◆ WHAT TO WORK ON
Both the line containing "in imported if" and the line containing "SENSOR_WIDTH = 36" belong in the answer, along with every line between them; print exactly those.

◆ STORED DATA
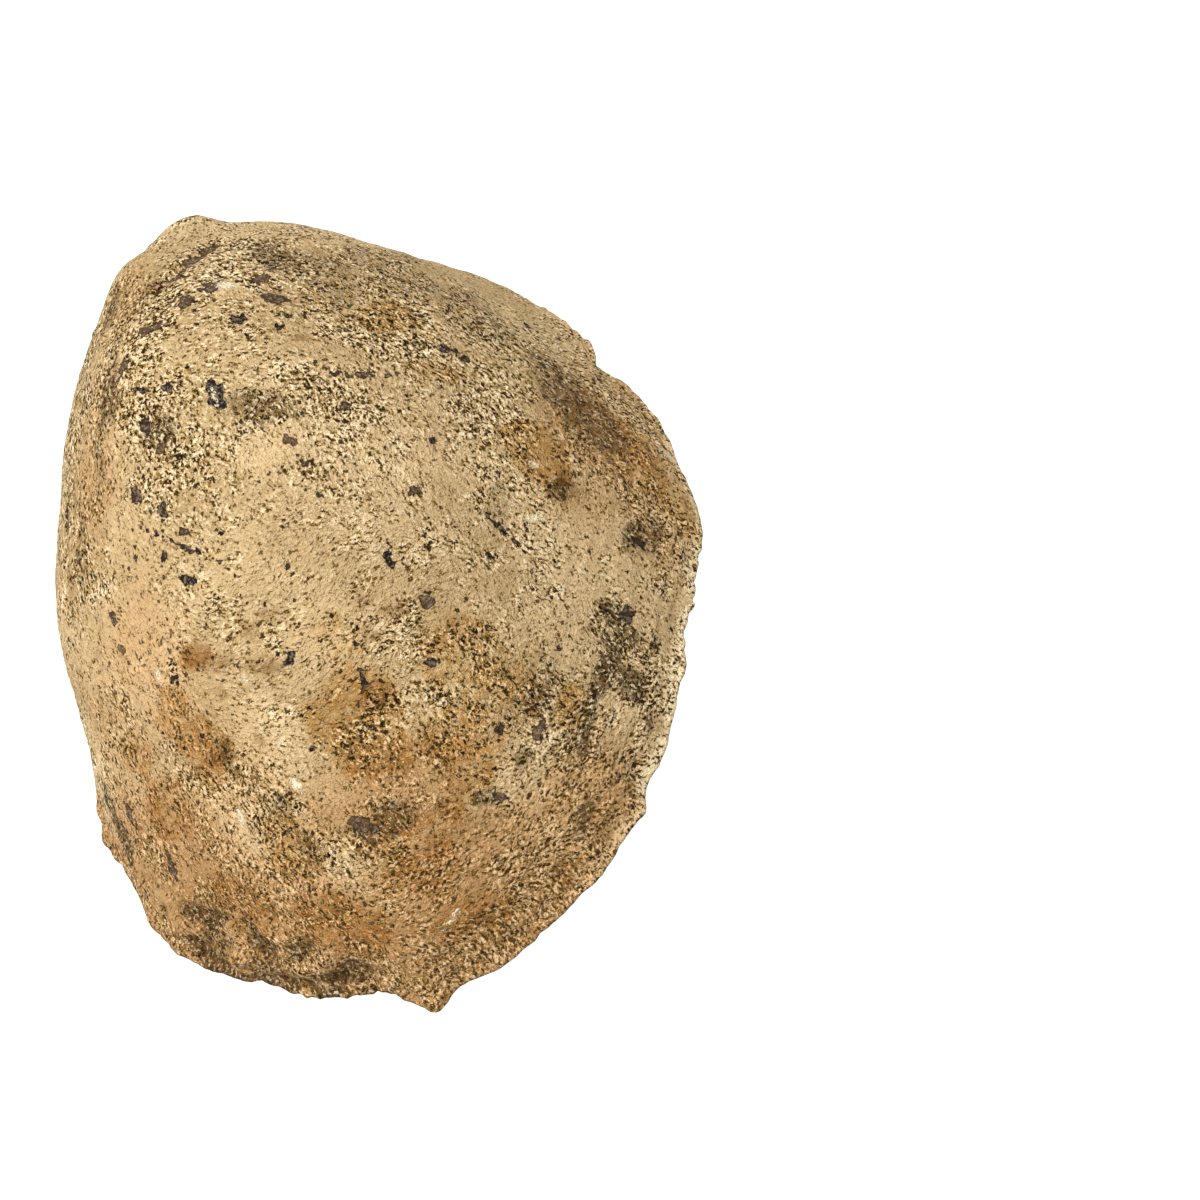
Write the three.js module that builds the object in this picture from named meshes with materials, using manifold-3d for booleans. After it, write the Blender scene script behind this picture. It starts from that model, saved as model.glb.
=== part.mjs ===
// One valve of a fossil clam: a thick, strongly domed half shell, worn at the beak and hollow beneath.
// Millimetres, +Z up. The valve lies dome up on its own rim, with the beak towards +Y. The origin is
// under the middle of its bounding box, on the surface that the rim rests on.
import * as THREE from "three";
import { mergeVertices } from "three/addons/utils/BufferGeometryUtils.js";
import Module from "manifold-3d";

// The margin, where this valve met the other one: a closed smooth curve in the plane of the rim. Its points
// are measured from the beak's pole, the point that every growth line shrinks to, and go round clockwise.
const MARGIN_POINTS = [
  [0, -3],
  [19, -6],
  [28, -17],
  [34, -31],
  [36, -46],
  [35, -60],
  [29, -74],
  [18, -86],
  [2, -99],
  [-18, -104],
  [-37, -98],
  [-49, -84],
  [-56, -66],
  [-52, -47],
  [-41, -28],
  [-24, -10],
];

// The valve grew by turning about its hinge as it shrinks back towards the beak. TURN is the whole angle,
// in radians, between the rim and the beak's pole, and TURN_POWER says how soon the turning comes.
const TURN = 2.3;
const TURN_POWER = 0.75;

// The crest of the beak keeps one hard knob, and beside it everything beyond a plane is worn away.
const KNOB_AT = new THREE.Vector3(1, -3, 26);
const KNOB_RADIUS = 6;
const KNOB_HEIGHT = 1.2;
const WORN_NORMAL = new THREE.Vector3(-0.19, 0.87, 0.46).normalize();
const WORN_REACH = 10.6;

// The underside: a flat rim, wider at the hinge plate, round a smooth bowl. Towards its middle the bowl
// turns from the outline of the rim to a circle.
const RIM_WIDTH = 4;
const HINGE_PLATE_WIDTH = 13;
const HINGE_PLATE_REACH = 44;
const BOWL_CENTRE = new THREE.Vector2(-9, -54);
const BOWL_RADIUS = 40;
const BOWL_DEPTH = 31;
const BOWL_POWER = 2.2;

// Sockets for the other valve's teeth, and the groove of the ligament: long hollows in the hinge plate.
// Each has its middle, its length, its width, its depth and its turn about Z from the Y direction.
const HINGE_HOLLOWS = [
  { at: [6, -11], length: 8, width: 3, depth: 2, turn: -24 },
  { at: [0, -10.5], length: 8, width: 3, depth: 2, turn: 4 },
  { at: [-7, -11], length: 9, width: 3, depth: 2, turn: 36 },
  { at: [-20, -13.5], length: 15, width: 2.4, depth: 1.4, turn: 112 },
];

// Steps round the margin, from the margin to the pole outside, and from the rim to the middle inside.
const STEPS_ROUND = 72;
const OUTER_RINGS = 28;
const INNER_RINGS = 12;

const margin = new THREE.CatmullRomCurve3(
  MARGIN_POINTS.map(([x, y]) => new THREE.Vector3(x, y, 0)),
  true,
  "catmullrom",
  0.5,
);
const marginPoints = Array.from({ length: STEPS_ROUND }, (_, i) => margin.getPoint(i / STEPS_ROUND));

// A point of the outer surface: `size` is 1 at the margin and 0 at the pole.
function outerPoint(size, rim) {
  const angle = TURN * (1 - size ** TURN_POWER);
  const point = new THREE.Vector3(
    size * rim.x,
    size * rim.y * Math.cos(angle),
    -size * rim.y * Math.sin(angle),
  );
  const excess = point.dot(WORN_NORMAL) - WORN_REACH;
  const knob = KNOB_HEIGHT * Math.exp(-((point.distanceTo(KNOB_AT) / KNOB_RADIUS) ** 2));
  return point.addScaledVector(WORN_NORMAL, knob - Math.max(0, excess));
}

// A point of the inner surface: `size` is 1 at the rim's inner edge and 0 in the middle of the bowl.
function innerPoint(size, rim) {
  const fromBeak = THREE.MathUtils.smoothstep(rim.distanceTo(marginPoints[0]), 0, HINGE_PLATE_REACH);
  const width = THREE.MathUtils.lerp(HINGE_PLATE_WIDTH, RIM_WIDTH, fromBeak);
  const spoke = new THREE.Vector2(rim.x, rim.y).sub(BOWL_CENTRE);
  const reach = THREE.MathUtils.lerp(BOWL_RADIUS, spoke.length() - width, size * size);
  spoke.setLength(size * reach).add(BOWL_CENTRE);
  return new THREE.Vector3(spoke.x, spoke.y, BOWL_DEPTH * (1 - size ** BOWL_POWER));
}

// Rings from the outer pole to the margin, across the flat rim, and on to the middle of the bowl.
function valveGeometry() {
  const positions = [];
  const faces = [];
  const rings = [];
  const addRing = (points) => {
    rings.push(positions.length / 3);
    points.forEach((point) => positions.push(point.x, point.y, point.z));
  };
  positions.push(0, 0, 0);
  for (let i = 1; i <= OUTER_RINGS; i += 1) {
    addRing(marginPoints.map((rim) => outerPoint(i / OUTER_RINGS, rim)));
  }
  for (let i = INNER_RINGS; i > 0; i -= 1) {
    addRing(marginPoints.map((rim) => innerPoint(i / INNER_RINGS, rim)));
  }
  const middle = positions.length / 3;
  positions.push(BOWL_CENTRE.x, BOWL_CENTRE.y, BOWL_DEPTH);
  for (let i = 0; i < STEPS_ROUND; i += 1) {
    const next = (i + 1) % STEPS_ROUND;
    faces.push(0, rings[0] + next, rings[0] + i);
    for (let k = 0; k + 1 < rings.length; k += 1) {
      const [near, far] = [rings[k], rings[k + 1]];
      faces.push(near + i, near + next, far + i);
      faces.push(near + next, far + next, far + i);
    }
    const last = rings.at(-1);
    faces.push(last + i, last + next, middle);
  }
  const geometry = new THREE.BufferGeometry();
  geometry.setAttribute("position", new THREE.Float32BufferAttribute(positions, 3));
  geometry.setIndex(faces);
  return geometry;
}

// One long hollow, as the round-bottomed body that cuts it.
function hollowGeometry({ at, length, width, depth, turn }) {
  const geometry = new THREE.SphereGeometry(1, 12, 8);
  geometry.scale(width / 2, length / 2, depth);
  geometry.rotateZ(THREE.MathUtils.degToRad(turn));
  geometry.translate(at[0], at[1], 0);
  return geometry;
}

const wasm = await Module();
wasm.setup();

function solidFrom(geometry) {
  geometry.deleteAttribute("normal");
  geometry.deleteAttribute("uv");
  const merged = mergeVertices(geometry);
  const vertProperties = merged.attributes.position.array;
  const triVerts = new Uint32Array(merged.index.array);
  return new wasm.Manifold(new wasm.Mesh({ numProp: 3, vertProperties, triVerts }));
}

function geometryFrom(solid) {
  const { vertProperties, triVerts } = solid.getMesh();
  const geometry = new THREE.BufferGeometry();
  geometry.setAttribute("position", new THREE.Float32BufferAttribute(vertProperties, 3));
  geometry.setIndex(new THREE.Uint32BufferAttribute(triVerts, 1));
  geometry.computeVertexNormals();
  return geometry;
}

let valveSolid = solidFrom(valveGeometry());
for (const hollow of HINGE_HOLLOWS) {
  valveSolid = valveSolid.subtract(solidFrom(hollowGeometry(hollow)));
}

const fossilShell = new THREE.MeshStandardMaterial({ color: 0xbaa27a, roughness: 0.85, metalness: 0 });
const valve = new THREE.Mesh(geometryFrom(valveSolid), fossilShell);
valve.name = "valve";
valve.geometry.computeBoundingBox();
const { min, max } = valve.geometry.boundingBox;
valve.position.set(-(min.x + max.x) / 2, -(min.y + max.y) / 2, -min.z);

const clamShell = new THREE.Group();
clamShell.add(valve);

export default clamShell;
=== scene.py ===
import bpy
import numpy as np
from mathutils import Matrix, Vector, noise


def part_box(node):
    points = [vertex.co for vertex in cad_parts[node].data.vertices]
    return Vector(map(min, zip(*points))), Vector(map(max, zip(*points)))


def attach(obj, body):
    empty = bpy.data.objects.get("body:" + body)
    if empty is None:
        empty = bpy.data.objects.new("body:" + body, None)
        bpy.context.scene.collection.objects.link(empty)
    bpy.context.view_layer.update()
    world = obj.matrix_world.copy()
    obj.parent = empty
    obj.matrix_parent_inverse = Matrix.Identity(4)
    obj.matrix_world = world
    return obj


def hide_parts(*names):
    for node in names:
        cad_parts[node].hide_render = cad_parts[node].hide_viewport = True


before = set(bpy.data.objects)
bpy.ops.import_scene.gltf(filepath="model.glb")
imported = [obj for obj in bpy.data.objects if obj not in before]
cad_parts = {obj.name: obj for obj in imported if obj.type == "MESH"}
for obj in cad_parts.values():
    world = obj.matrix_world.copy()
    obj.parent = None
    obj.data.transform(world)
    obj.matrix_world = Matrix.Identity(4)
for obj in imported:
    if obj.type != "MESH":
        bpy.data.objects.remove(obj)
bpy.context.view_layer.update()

# Camera. It looks down on the valve from beyond its outer margin, rolled so that the beak comes at the
# top left of the picture. The valve stands left of the middle of the frame, and a little above it.
MM = 0.001
CAMERA_ELEVATION = np.radians(62)
CAMERA_ROLL = np.radians(37)
CAMERA_DISTANCE = 332.6 * MM
CAMERA_TO_RIGHT = 37.0 * MM
CAMERA_UP = -6.7 * MM
CAMERA_LENS = 80
SENSOR_WIDTH = 36

low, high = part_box("valve")
valve_middle = (low + high) / 2
towards_camera = Vector((0, -np.cos(CAMERA_ELEVATION), np.sin(CAMERA_ELEVATION)))
level = Vector((1, 0, 0))
upright = towards_camera.cross(level)
picture_right = level * np.cos(CAMERA_ROLL) - upright * np.sin(CAMERA_ROLL)
picture_up = level * np.sin(CAMERA_ROLL) + upright * np.cos(CAMERA_ROLL)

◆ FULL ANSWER
cad_parts = {obj.name: obj for obj in imported if obj.type == "MESH"}
for obj in cad_parts.values():
    world = obj.matrix_world.copy()
    obj.parent = None
    obj.data.transform(world)
    obj.matrix_world = Matrix.Identity(4)
for obj in imported:
    if obj.type != "MESH":
        bpy.data.objects.remove(obj)
bpy.context.view_layer.update()

# Camera. It looks down on the valve from beyond its outer margin, rolled so that the beak comes at the
# top left of the picture. The valve stands left of the middle of the frame, and a little above it.
MM = 0.001
CAMERA_ELEVATION = np.radians(62)
CAMERA_ROLL = np.radians(37)
CAMERA_DISTANCE = 332.6 * MM
CAMERA_TO_RIGHT = 37.0 * MM
CAMERA_UP = -6.7 * MM
CAMERA_LENS = 80
SENSOR_WIDTH = 36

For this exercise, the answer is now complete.